Does anyone have anything on honey being used to prevent allergy symptoms?


----------



## Iddee (Sep 25, 2005)

It is said to help if the honey was collected from the plants you are allergic to, and the pollen hasn't been filtered out It is said that the small doses of that plant's pollen is what builds the immunity.


----------



## alleyyooper (Apr 22, 2005)

There is no known medical study saying it is a fact. But there is a awful lot of folks that swear by it. It would not be the only thing the medical community tried to keep secret.

 A


----------



## the kid (Jul 9, 2006)

they say to get honey from as close to were you live as you can ,, for the best help with symptoms


----------



## Osiris (Jun 9, 2010)

the kid, exactly. I've heard a 25 mile radius is where the honey will be the most effective against local allergies. No personal experience, but it smaks of logic. 

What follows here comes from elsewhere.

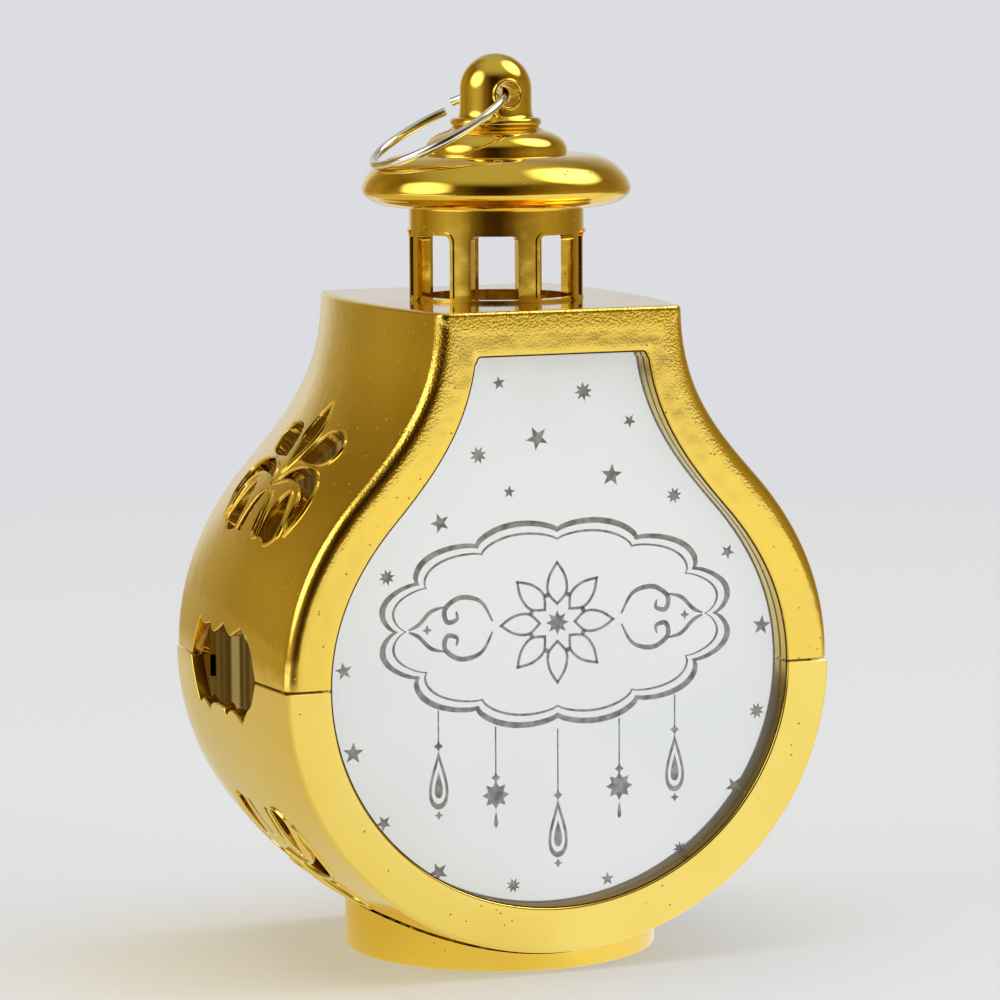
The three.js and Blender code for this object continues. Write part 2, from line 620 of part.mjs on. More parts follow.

The club I belong to is considering hives as an environmental project. I've heard there are 'services' which will come out, maintain the hive in exchange for half the honey harvest. Anyone know anything about that kind of thing. I'm in NE IL. Chicago area. I've tried "sweet beginnings". Left 3 messages, but they never return calls.


----------



## 1shotwade (Jul 9, 2013)

I have a lady that always buys my honey. Her son had to go to summer school just to keep from failing that grade. He missed so much school from allergies.Since going on the honey regiment He went from this to only missing one day the next year due to a tooth ache. She absolutely swears by the honey.Here's the deal as I understand it.
First it must be raw honey. Once processed the honey looses it's effect on allergies because everything in it has been killed of by the heating process.The honey should come from as close to your location as possible because whatever you are allergic to is in that location.The doseage I have always heard was 1 teaspoon full per day( This lady put her son on 3 teaspoons a day). The KEY is that you need to take the honey for 2-3 months prior to the plants pollen output,for what ever you are allergic to.If a plant puts out pollen in july you should be using July honey as early as April.And you need to continue this rotation year round. By staying 2-3 months ahead of the plants that bother you it is supposed that you are covering the entire spectrum of plant allergies.
Keep in mind this is second hand information and take it for what it is worth.

Wade


----------